Arrays are used to store multiple values in a single variable.

Using Array Literals:

const numbers = [1, 2, 3, 4, 5];

Using the Array Constructor:

const fruits = new Array('apple', 'banana', 'cherry');

Basic Properties

• length

  Returns the number of elements in the array.

  console.log(numbers.length); // Output: 5
  

Basic Methods

• push()

  Adds one or more elements to the end.

  numbers.push(6); // numbers = [1, 2, 3, 4, 5, 6]
  

• pop()

  Removes the last element.

  numbers.pop(); // numbers = [1, 2, 3, 4, 5]
  

• shift()

  Removes the first element.

  numbers.shift(); // numbers = [2, 3, 4, 5]
  

• unshift()

  Adds one or more elements to the beginning.

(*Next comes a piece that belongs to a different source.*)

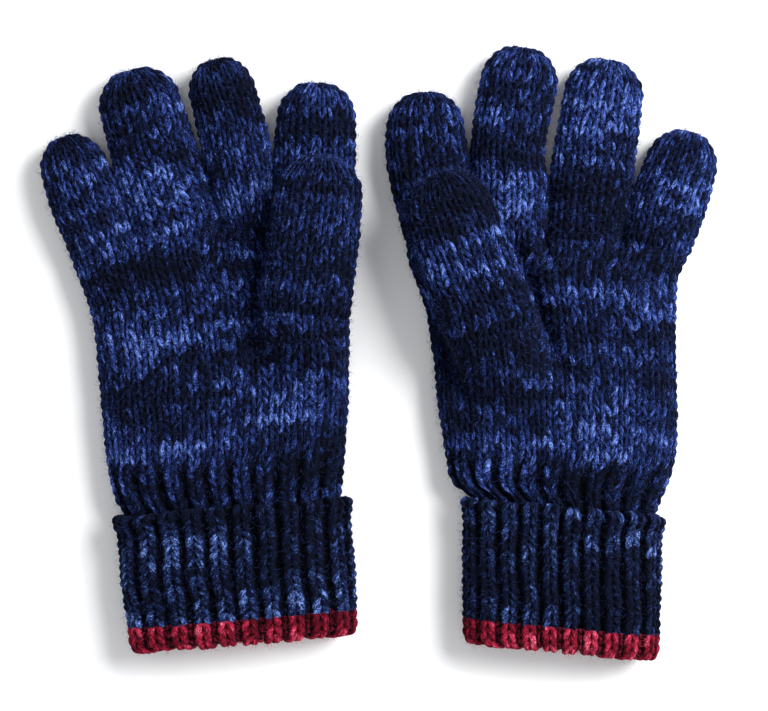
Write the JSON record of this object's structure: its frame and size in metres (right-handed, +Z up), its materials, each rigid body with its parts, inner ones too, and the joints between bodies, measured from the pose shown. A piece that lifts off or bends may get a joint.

  numbers.unshift(1); // numbers = [1, 2, 3, 4, 5]
  

• splice()

  Adds/removes elements at a specified index.

  numbers.splice(2, 1, 99); // numbers = [1, 2, 99, 4, 5]
  

• slice()

  Returns a shallow copy of a portion of the array.

  const newNumbers = numbers.slice(1, 3); // newNumbers = [2, 99]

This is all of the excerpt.